(EXERCISE DETAILS): Repeat each record below exactly as given.

━━━━━━━━

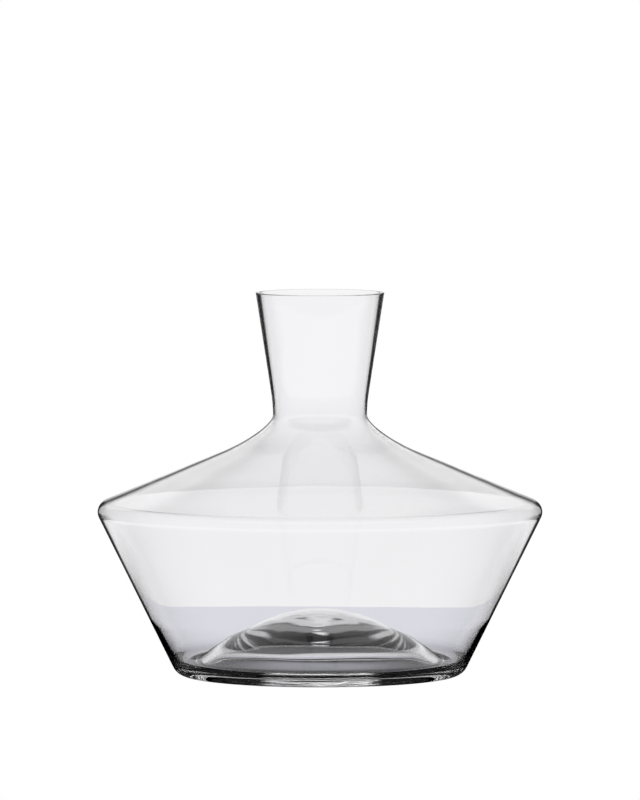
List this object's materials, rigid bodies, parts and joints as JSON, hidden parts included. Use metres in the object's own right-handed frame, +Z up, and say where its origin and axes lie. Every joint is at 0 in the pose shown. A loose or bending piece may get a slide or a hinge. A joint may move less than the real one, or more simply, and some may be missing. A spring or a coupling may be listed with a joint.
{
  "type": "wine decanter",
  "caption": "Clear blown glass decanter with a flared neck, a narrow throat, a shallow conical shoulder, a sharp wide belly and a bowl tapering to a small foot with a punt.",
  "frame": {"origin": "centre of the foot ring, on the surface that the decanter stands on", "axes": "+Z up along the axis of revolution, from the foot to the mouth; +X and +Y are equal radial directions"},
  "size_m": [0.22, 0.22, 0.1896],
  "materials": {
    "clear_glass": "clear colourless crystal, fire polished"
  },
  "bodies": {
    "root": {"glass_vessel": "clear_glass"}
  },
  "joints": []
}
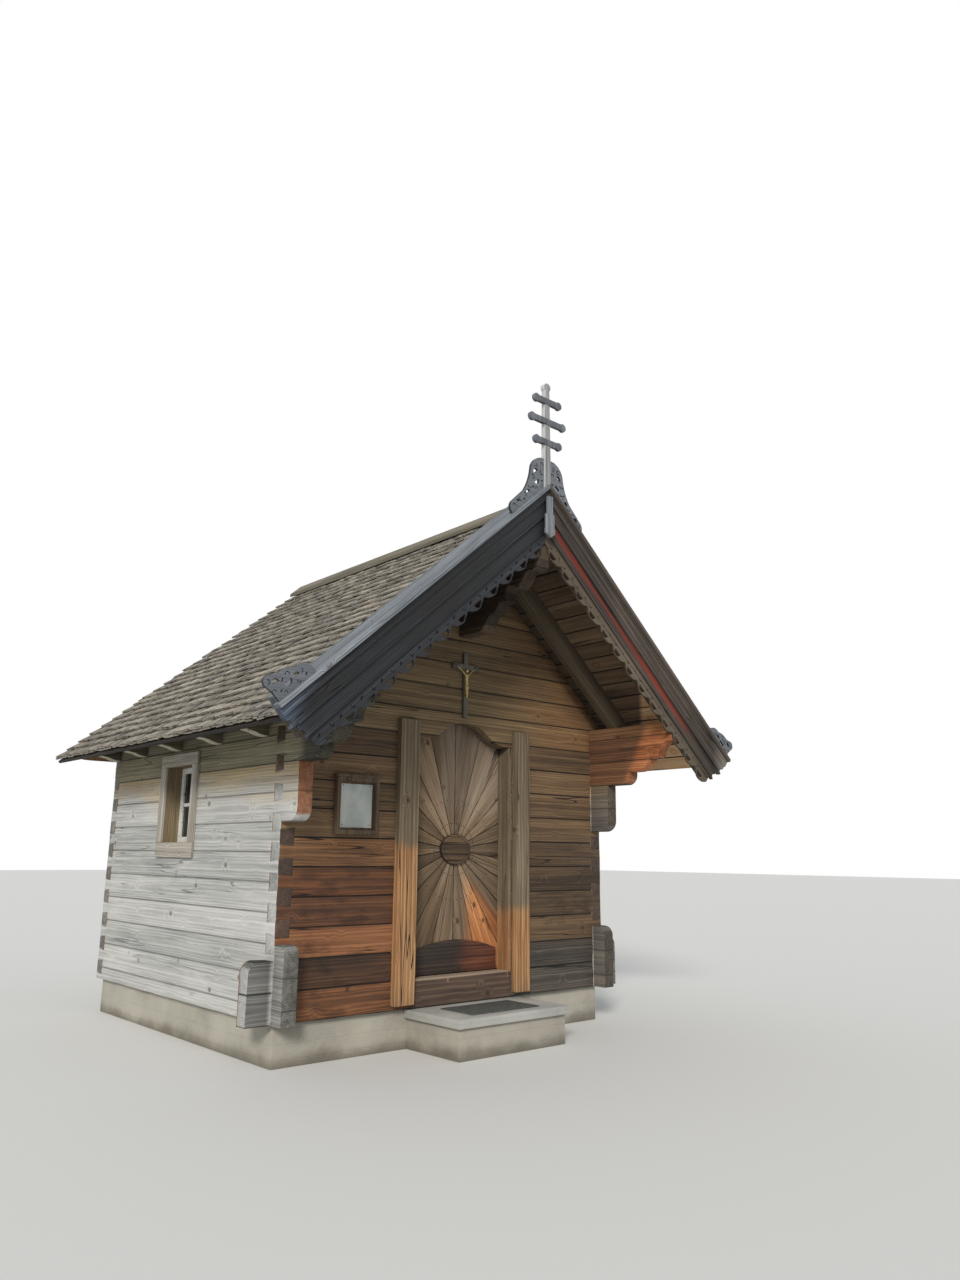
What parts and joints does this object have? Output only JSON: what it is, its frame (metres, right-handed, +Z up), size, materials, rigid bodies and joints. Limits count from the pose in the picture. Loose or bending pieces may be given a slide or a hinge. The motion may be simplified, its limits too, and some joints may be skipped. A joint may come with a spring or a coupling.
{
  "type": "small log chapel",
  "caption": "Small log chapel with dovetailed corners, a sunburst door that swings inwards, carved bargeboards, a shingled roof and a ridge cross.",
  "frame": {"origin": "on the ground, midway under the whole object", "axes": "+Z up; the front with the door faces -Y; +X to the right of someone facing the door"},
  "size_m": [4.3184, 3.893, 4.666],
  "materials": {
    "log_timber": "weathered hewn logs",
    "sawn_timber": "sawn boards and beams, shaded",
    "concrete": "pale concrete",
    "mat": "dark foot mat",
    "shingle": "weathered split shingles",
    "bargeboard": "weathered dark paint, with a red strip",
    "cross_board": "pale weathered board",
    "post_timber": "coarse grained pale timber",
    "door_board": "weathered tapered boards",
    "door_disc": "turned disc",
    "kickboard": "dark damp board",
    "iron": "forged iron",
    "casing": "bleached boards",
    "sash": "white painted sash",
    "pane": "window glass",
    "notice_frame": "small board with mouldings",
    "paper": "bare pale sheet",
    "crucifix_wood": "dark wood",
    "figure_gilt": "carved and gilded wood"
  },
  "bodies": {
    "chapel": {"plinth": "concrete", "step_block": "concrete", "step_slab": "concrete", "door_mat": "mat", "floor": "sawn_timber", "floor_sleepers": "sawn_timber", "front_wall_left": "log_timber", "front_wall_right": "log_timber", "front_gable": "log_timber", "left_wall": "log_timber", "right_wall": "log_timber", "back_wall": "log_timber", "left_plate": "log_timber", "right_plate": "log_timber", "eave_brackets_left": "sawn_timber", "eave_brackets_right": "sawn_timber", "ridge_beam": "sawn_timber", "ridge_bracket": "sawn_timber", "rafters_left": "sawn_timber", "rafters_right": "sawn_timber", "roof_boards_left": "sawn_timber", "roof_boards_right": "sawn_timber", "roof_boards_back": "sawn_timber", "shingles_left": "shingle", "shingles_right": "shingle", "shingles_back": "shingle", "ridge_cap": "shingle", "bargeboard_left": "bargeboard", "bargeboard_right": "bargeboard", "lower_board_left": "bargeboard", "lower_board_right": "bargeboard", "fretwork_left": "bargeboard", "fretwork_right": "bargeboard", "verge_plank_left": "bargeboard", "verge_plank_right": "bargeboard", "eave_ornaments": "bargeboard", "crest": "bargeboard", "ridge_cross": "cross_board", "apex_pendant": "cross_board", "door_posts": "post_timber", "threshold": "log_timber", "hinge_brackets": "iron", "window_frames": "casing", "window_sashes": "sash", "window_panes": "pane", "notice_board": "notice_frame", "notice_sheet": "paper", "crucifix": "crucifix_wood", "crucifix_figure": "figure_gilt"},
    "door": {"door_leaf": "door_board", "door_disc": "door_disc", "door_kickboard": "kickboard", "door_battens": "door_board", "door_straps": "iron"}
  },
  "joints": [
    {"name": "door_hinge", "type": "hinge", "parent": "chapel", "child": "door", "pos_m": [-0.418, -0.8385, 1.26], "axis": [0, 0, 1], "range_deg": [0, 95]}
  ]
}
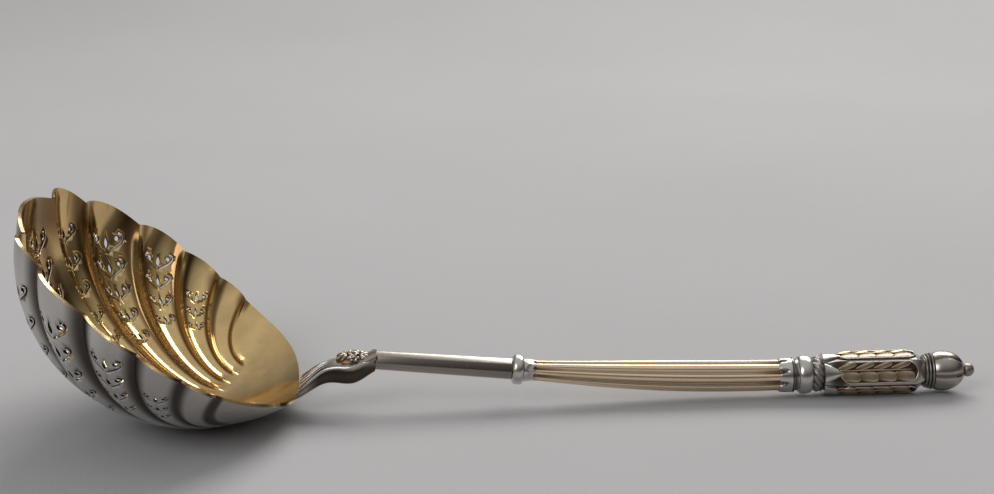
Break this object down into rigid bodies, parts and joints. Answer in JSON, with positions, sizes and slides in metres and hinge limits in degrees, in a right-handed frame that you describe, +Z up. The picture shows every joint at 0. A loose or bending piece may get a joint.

━━━━━━━━

(RESULT OF THIS EXERCISE):
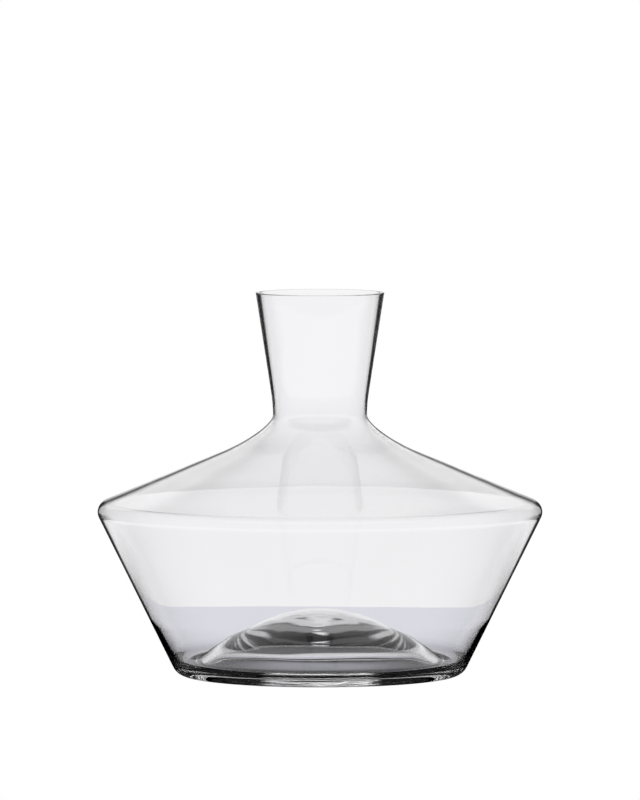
List this object's materials, rigid bodies, parts and joints as JSON, hidden parts included. Use metres in the object's own right-handed frame, +Z up, and say where its origin and axes lie. Every joint is at 0 in the pose shown. A loose or bending piece may get a slide or a hinge. A joint may move less than the real one, or more simply, and some may be missing. A spring or a coupling may be listed with a joint.
{
  "type": "wine decanter",
  "caption": "Clear blown glass decanter with a flared neck, a narrow throat, a shallow conical shoulder, a sharp wide belly and a bowl tapering to a small foot with a punt.",
  "frame": {"origin": "centre of the foot ring, on the surface that the decanter stands on", "axes": "+Z up along the axis of revolution, from the foot to the mouth; +X and +Y are equal radial directions"},
  "size_m": [0.22, 0.22, 0.1896],
  "materials": {
    "clear_glass": "clear colourless crystal, fire polished"
  },
  "bodies": {
    "root": {"glass_vessel": "clear_glass"}
  },
  "joints": []
}
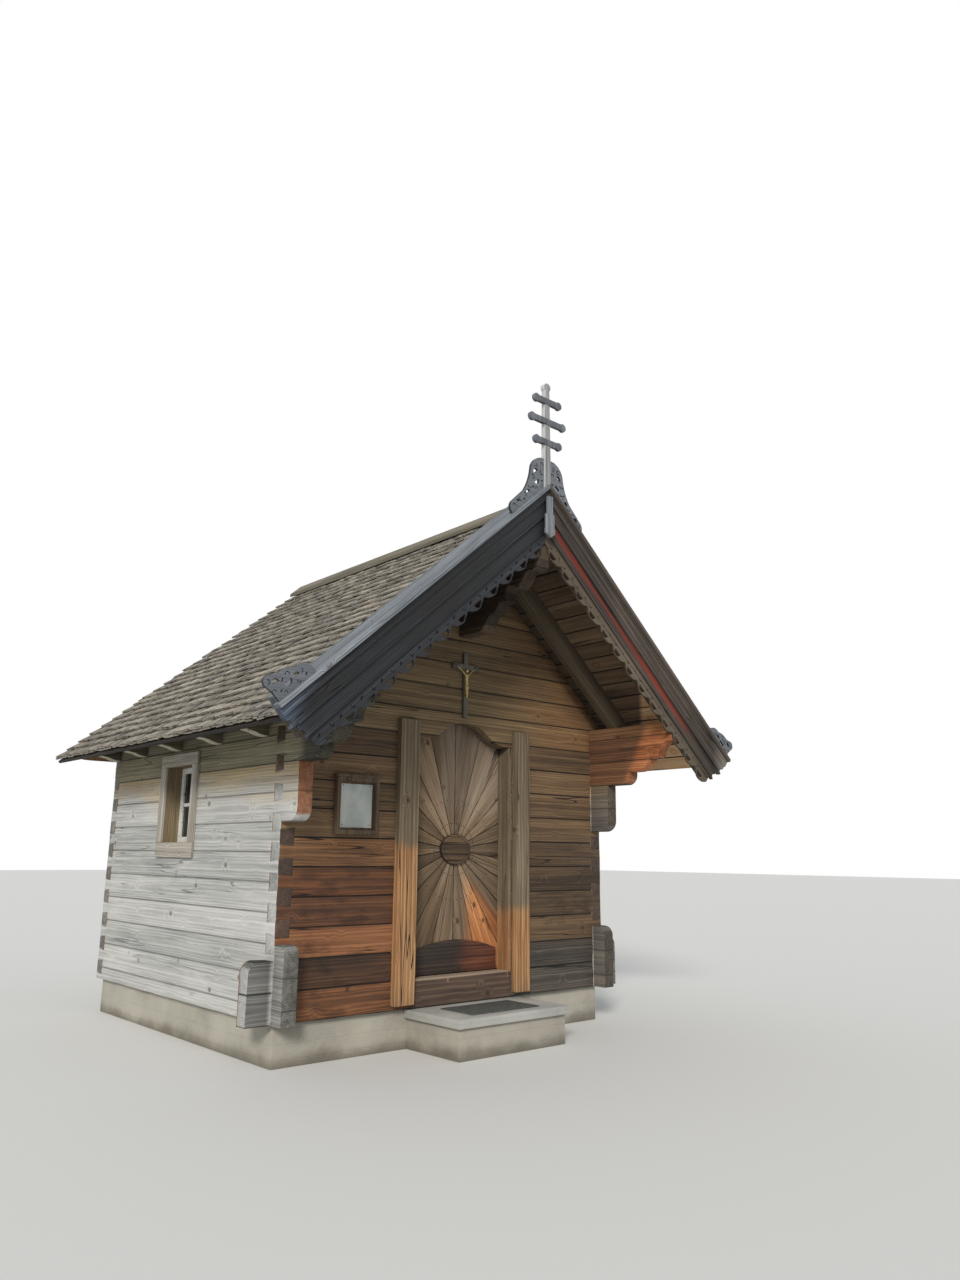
What parts and joints does this object have? Output only JSON: what it is, its frame (metres, right-handed, +Z up), size, materials, rigid bodies and joints. Limits count from the pose in the picture. Loose or bending pieces may be given a slide or a hinge. The motion may be simplified, its limits too, and some joints may be skipped. A joint may come with a spring or a coupling.
{
  "type": "small log chapel",
  "caption": "Small log chapel with dovetailed corners, a sunburst door that swings inwards, carved bargeboards, a shingled roof and a ridge cross.",
  "frame": {"origin": "on the ground, midway under the whole object", "axes": "+Z up; the front with the door faces -Y; +X to the right of someone facing the door"},
  "size_m": [4.3184, 3.893, 4.666],
  "materials": {
    "log_timber": "weathered hewn logs",
    "sawn_timber": "sawn boards and beams, shaded",
    "concrete": "pale concrete",
    "mat": "dark foot mat",
    "shingle": "weathered split shingles",
    "bargeboard": "weathered dark paint, with a red strip",
    "cross_board": "pale weathered board",
    "post_timber": "coarse grained pale timber",
    "door_board": "weathered tapered boards",
    "door_disc": "turned disc",
    "kickboard": "dark damp board",
    "iron": "forged iron",
    "casing": "bleached boards",
    "sash": "white painted sash",
    "pane": "window glass",
    "notice_frame": "small board with mouldings",
    "paper": "bare pale sheet",
    "crucifix_wood": "dark wood",
    "figure_gilt": "carved and gilded wood"
  },
  "bodies": {
    "chapel": {"plinth": "concrete", "step_block": "concrete", "step_slab": "concrete", "door_mat": "mat", "floor": "sawn_timber", "floor_sleepers": "sawn_timber", "front_wall_left": "log_timber", "front_wall_right": "log_timber", "front_gable": "log_timber", "left_wall": "log_timber", "right_wall": "log_timber", "back_wall": "log_timber", "left_plate": "log_timber", "right_plate": "log_timber", "eave_brackets_left": "sawn_timber", "eave_brackets_right": "sawn_timber", "ridge_beam": "sawn_timber", "ridge_bracket": "sawn_timber", "rafters_left": "sawn_timber", "rafters_right": "sawn_timber", "roof_boards_left": "sawn_timber", "roof_boards_right": "sawn_timber", "roof_boards_back": "sawn_timber", "shingles_left": "shingle", "shingles_right": "shingle", "shingles_back": "shingle", "ridge_cap": "shingle", "bargeboard_left": "bargeboard", "bargeboard_right": "bargeboard", "lower_board_left": "bargeboard", "lower_board_right": "bargeboard", "fretwork_left": "bargeboard", "fretwork_right": "bargeboard", "verge_plank_left": "bargeboard", "verge_plank_right": "bargeboard", "eave_ornaments": "bargeboard", "crest": "bargeboard", "ridge_cross": "cross_board", "apex_pendant": "cross_board", "door_posts": "post_timber", "threshold": "log_timber", "hinge_brackets": "iron", "window_frames": "casing", "window_sashes": "sash", "window_panes": "pane", "notice_board": "notice_frame", "notice_sheet": "paper", "crucifix": "crucifix_wood", "crucifix_figure": "figure_gilt"},
    "door": {"door_leaf": "door_board", "door_disc": "door_disc", "door_kickboard": "kickboard", "door_battens": "door_board", "door_straps": "iron"}
  },
  "joints": [
    {"name": "door_hinge", "type": "hinge", "parent": "chapel", "child": "door", "pos_m": [-0.418, -0.8385, 1.26], "axis": [0, 0, 1], "range_deg": [0, 95]}
  ]
}
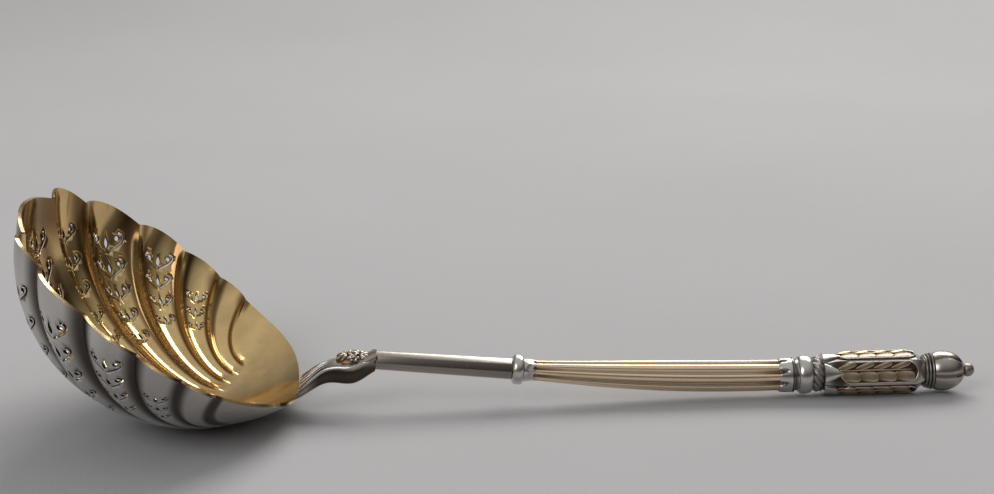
Break this object down into rigid bodies, parts and joints. Answer in JSON, with positions, sizes and slides in metres and hinge limits in degrees, in a right-handed frame that you describe, +Z up. The picture shows every joint at 0. A loose or bending piece may get a joint.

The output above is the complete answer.